Stephen Edwards, a researcher at Columbia University, made the case for a "precision timed" (PRET) machine. "Current architectures strive for superior average-case performance that regrettably ignores predictability and repeatability of timing properties," according to Edwards. "C says nothing about timing, so timing is not considered part of correctness."

Edwards cited avionics applications as an example: In "fly-by-wire" aircraft, where software interprets pilot commands and transmits them to actuators through networks, software certification is extremely expensive. Moreover, the entire system must be certified, not just the software. "If a manufacturer expects to produce a plane for 50 years, it needs a 50-year stockpile of fly-by-wire components that are all made from the same mask set on the same production line," said Edwards.

He called for a new era of processors with temporal behavior controlled as easily as logical functions. The proposed PRET machine would seek to provide networked, real-time software delivering the reliability and timing precision of synchronous digital hardware with the simplicity of software.

"Timing precision is easy to achieve if you are willing to forgo performance; the engineering challenge in PRET machines is to deliver both. While we cannot abandon structures such as caches and pipelines and 40 years of progress in programming languages, compilers, operating systems and networking, many will have to be rethought," Edwards argued.

Farinaz Koushanfar, a researcher at Rice University, proposed using EDA tools to integrate unique identification keys into gate-level ciruits as security protocols. "In the near future, the key design dilemma will be providing security solutions that would cover all aspects of the design—from design reuse methodology, to architecture and to implementation," said Koushanfar.

In current silicon technology, she claimed the number of manufacturing process variations across different ICs made from the same mask and design is sufficient for unique characterization of each IC with high signal-to-noise ratios. Secure IDs could be used to produce software that can only run on a specific IC, thereby preventing software piracy.
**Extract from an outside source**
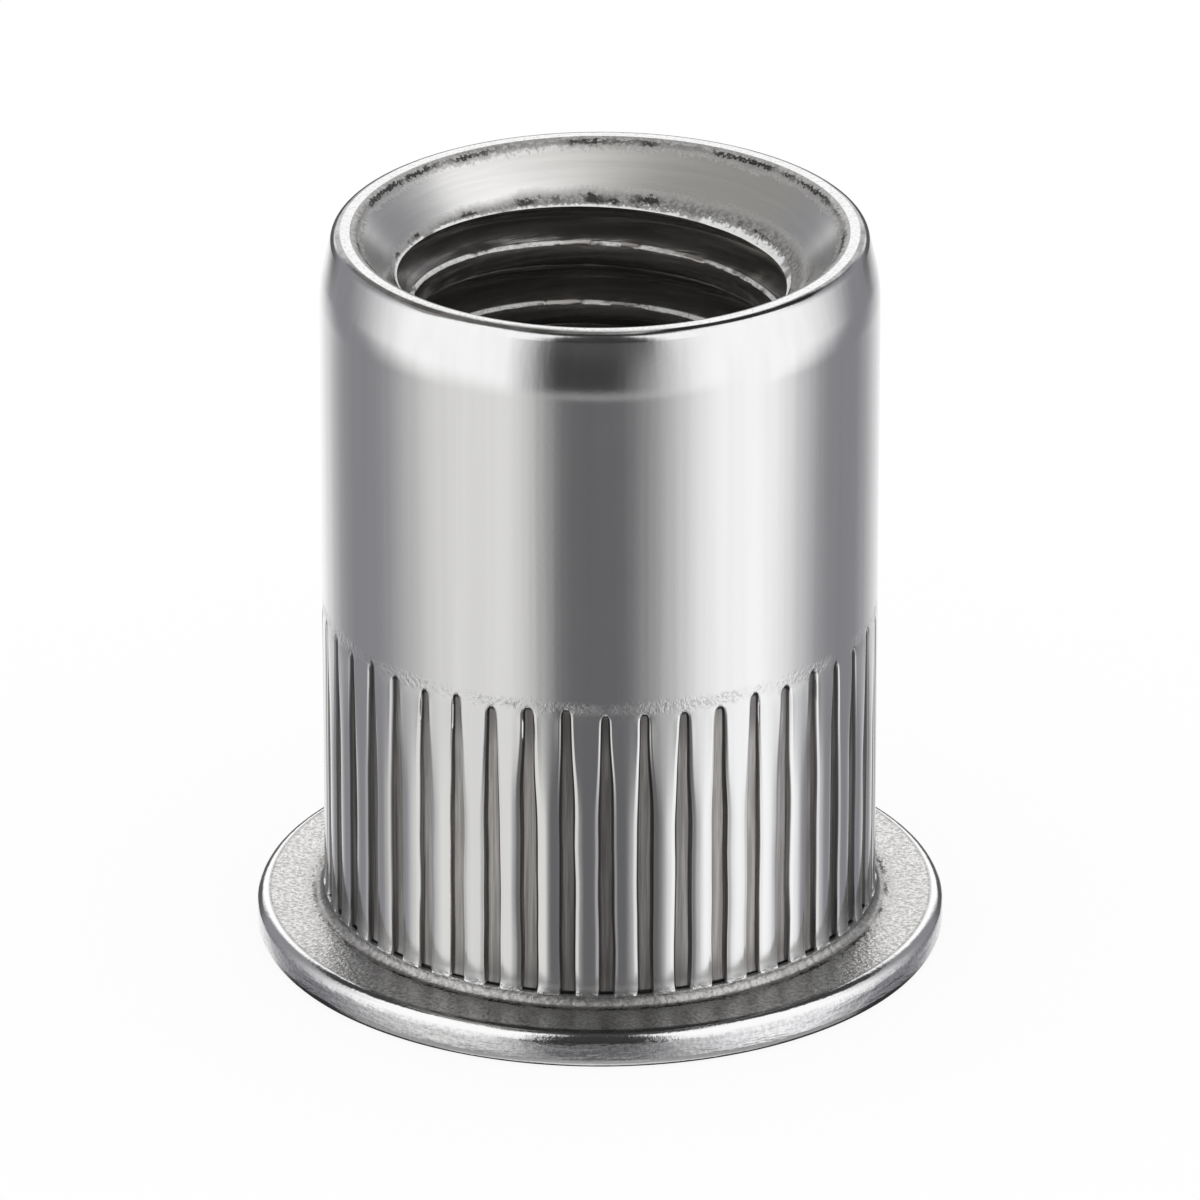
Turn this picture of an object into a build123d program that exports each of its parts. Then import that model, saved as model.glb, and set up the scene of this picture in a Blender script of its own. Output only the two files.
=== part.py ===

Finally, Blaze DFM Inc. researcher Puneet Gupta claimed that simulations show that line-end shortening (LES), which is considered a catastrophic failure in circuits, isn't all bad. LES is caused by imperfections in lithographic printing when polysilicon gates in MOS devices exhibit ciruit shorts. Gupta claimed that under most circuit conditions, LES does not catastrophically affect circuit functionality. Simple canonical circuits used to assess the impact of LES on performance showed that it leads to faster devices.

"We are currently pursuing further investigations of the LES phenomena and tying the results up into a design-aware smart lithography rule checker," said Gupta.